A toolkit for using AI to grade AI — now with measurable reliability

What happened

Researchers built an open-source system that standardizes how to use AI systems as judges for evaluating other AI systems, bundling scattered best practices (ensemble voting, bias correction, few-shot training) into one opinionated package. This means organizations can now rapidly test different grading rubrics and use AI feedback as a training signal to improve AI outputs, which previously required ad-hoc implementations.

Why it matters

Until now, every team building AI evaluation systems had to solve the same problems separately: how do you make an AI judge reliable? How do you prevent it from developing biases? How do you know if multiple AI judges agree? Autorubric consolidates these into one tool with defaults that work. The catch is structural: if your AI evaluation system is unreliable or biased, and you use it to train another AI, you're optimizing against a broken signal.
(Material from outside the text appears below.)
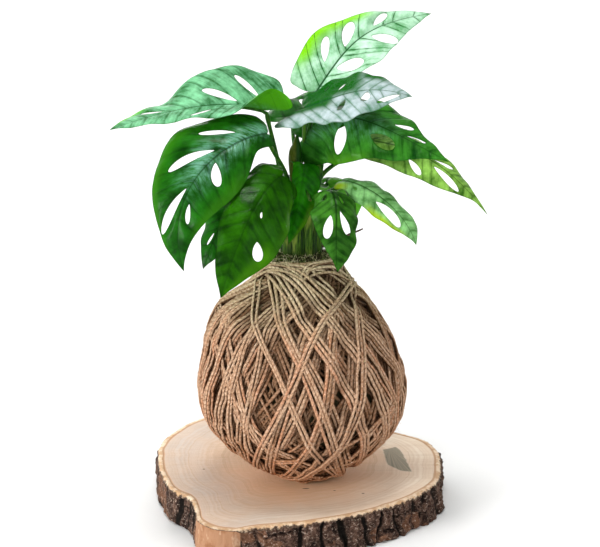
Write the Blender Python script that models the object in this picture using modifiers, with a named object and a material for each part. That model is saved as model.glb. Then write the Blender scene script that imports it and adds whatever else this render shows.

The paper shows the system works on academic benchmarks (87% accuracy on a new dataset) and improves downstream AI performance, but the real test is whether teams actually use these reliability checks instead of just shipping the convenient version.

The signal

Monitor whether Autorubric gets adopted in industry AI evaluation workflows, and whether organizations using it publish their inter-judge agreement scores publicly — that would signal they're actually running the reliability checks, not just using the framework as a toolbox.